Growing up under the NHS in London was great. Until it wasn’t.
Raging Despots of Doctors receptionists. Doctors with God complex’s. Nurses who idolised the piggin’ idiots and made them even more delusional if possible!
Oh and let’s not forget the ever present cup of tea. I’m quite sure they even stopped operations for surgeons to have their tea break!
It all climaxed with us, the patients being a bit of a bloody nuisance if anything. I definitely felt treated as a convenience or tool of the trade by some.
This resulted in some embarrassing situations! As I got older, there were more toe curling episodes for them as I grew into my attitude but as a young girl, well – if we’re telling embarassing stories here goes.. it’s hard to pick just one isn’t it?!

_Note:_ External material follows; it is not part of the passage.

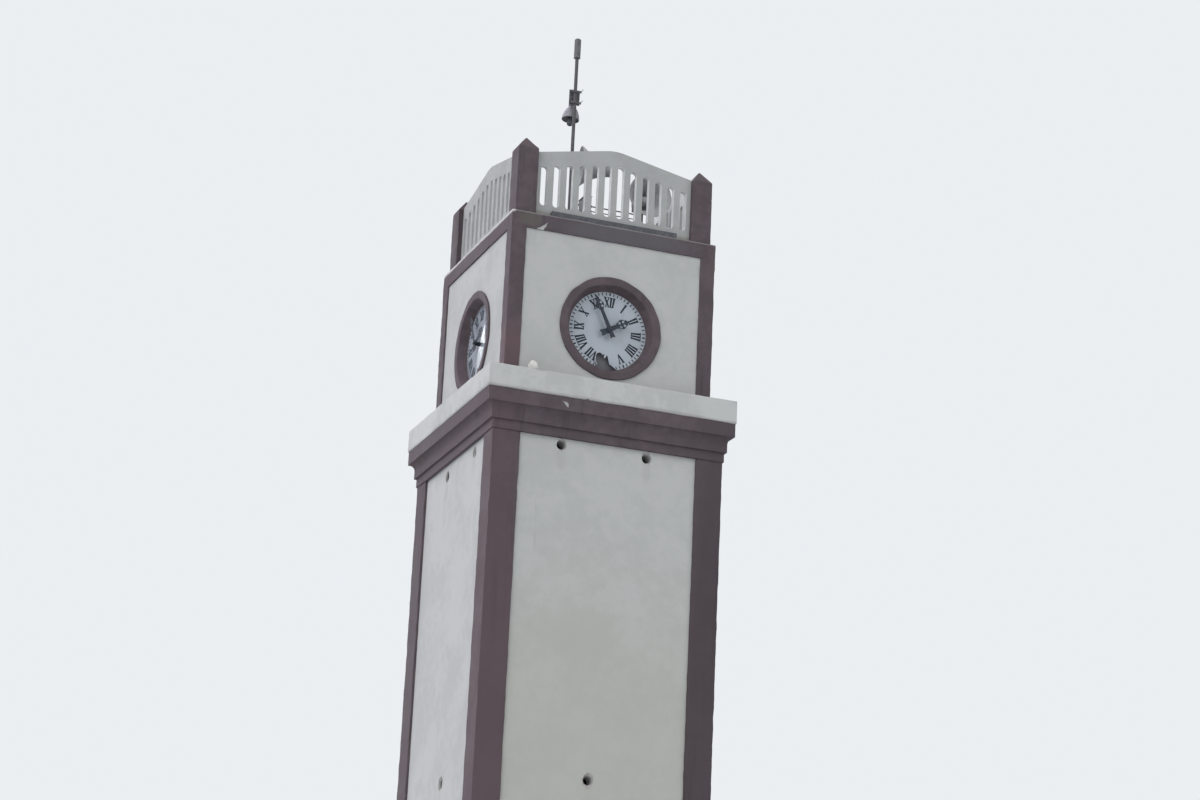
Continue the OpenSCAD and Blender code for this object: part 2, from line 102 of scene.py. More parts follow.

When I was 19 I had to see a specialist for “Wimmins problems” and, living in central London as I did, I was seen at Westminster Hospital. This was a teaching hospital back in the day, so, in addition to “God” strolling the wards, you had a gaggle of white coated idiots fluttering around him and stampeding like elephants.
You knew when they were coming a mile away because the ever present tea cup would start rattling in it’s saucer on your nightstand! “Luckily” this particular visit was as an outpatient.
I was very timid with Doctors back then, completely unlike my present day self!! Probably WHY I am the way I am with doctors now actually..
I was called through from the waiting room into a tiny little broom cupboard of an exam room. It was painted lilac. Every hospital room and undertakers I’ve ever been in has been painted lilac. It’s no wonder I hate the bloody color!
I was told to get undressed and lie on this bed/trolley thing with no knickers on – argh!
There is no worse feeling when you’re already nervous and feeling vulnerable than (as Tom Petty would say) – freeballin’!
Worse was to come.
Helga, the hairy-faced, wart-encrusted Russian shot-putting nurse insisted with a malicious gleam that my legs had to be placed in stirrups. “For Doktor”. It was I thought, every nightmare come true.
Anyway, about 115 years later in embarrassment years in walks this tiny little old man. He was almost completely bald except for little fluffy tufts of white hair and a long white coat…. I swear he was an extra in the Harry Potter films. He had glasses like milk bottle bottoms and blinked like Benny Hill too.
Anyway, he walks in and says “Ahh, Miss Funny-Fanny, you don’t mind if the students come in do you?” Without waiting for a reply, he RIPPED back the curtain to reveal about ten students, all in white coats, all male..
I can tell you now, I wanted to die.
So this extra from Hogwarts stands there, oblivious, explaining what my symptoms were and asking for ideas and all the while I’ve got my legs in the air!
And no knickers!!
He then decided it was time to “examine” me. This involved using a medieval torture device for – well let’s just say holding “things” apart.
That’s STILL as much detail as I can bring myself to give!
So he has one of the students directing an Ikea-style angle-poise lamp* at me while he gets his head between my legs to take a look.
(*No expense spared on the NHS. On reflection I suppose I should be glad it wasn’t a miners Pith Helmet….)
“I say Miss Funny-Fanny, you have a stunning neck of womb. Have a look at this chaps, it’s perfect.”
I couldn’t believe it – just shoot me now. You just couldn’t make this shit up.
So with that, a further ten men dutifully stick their heads between my legs to look at the neck of my womb.
You know – I bet I can honestly say not one of the other girls here has EVER been complimented on the neck of her womb quite like this..
Anyway, thankfully the trauma – and make no mistake, it WAS a trauma – ended. I retrieved my knickers… I could have done with some of that strip wax then to secure them in place because NO ONE was getting near them ever again!
That might have been the end of that but it wasn’t quite the end of the story – oooh no, the angels weren’t QUITE finished laughing at me quite yet!
About six weeks later I was at a cocktail party with my parents. It was being hosted by my Godmother who was the nursing administrator of the hospital and was in aid of the hospital and medical school. Not a cause I was overly enamoured of at that point but I wasn’t really in a position to explain why!
Lo and behold, who was there but one of the students. He kept looking over and obviously thought he recognised me from somewhere.
He came over and introduced himself and asked “Don’t I know you from somewhere?” to which little Miss Crabby replied “No. Piss off” and walked away!
Thats so long ago and I’m STILL sitting here cringing and going alternately red and cold telling this story!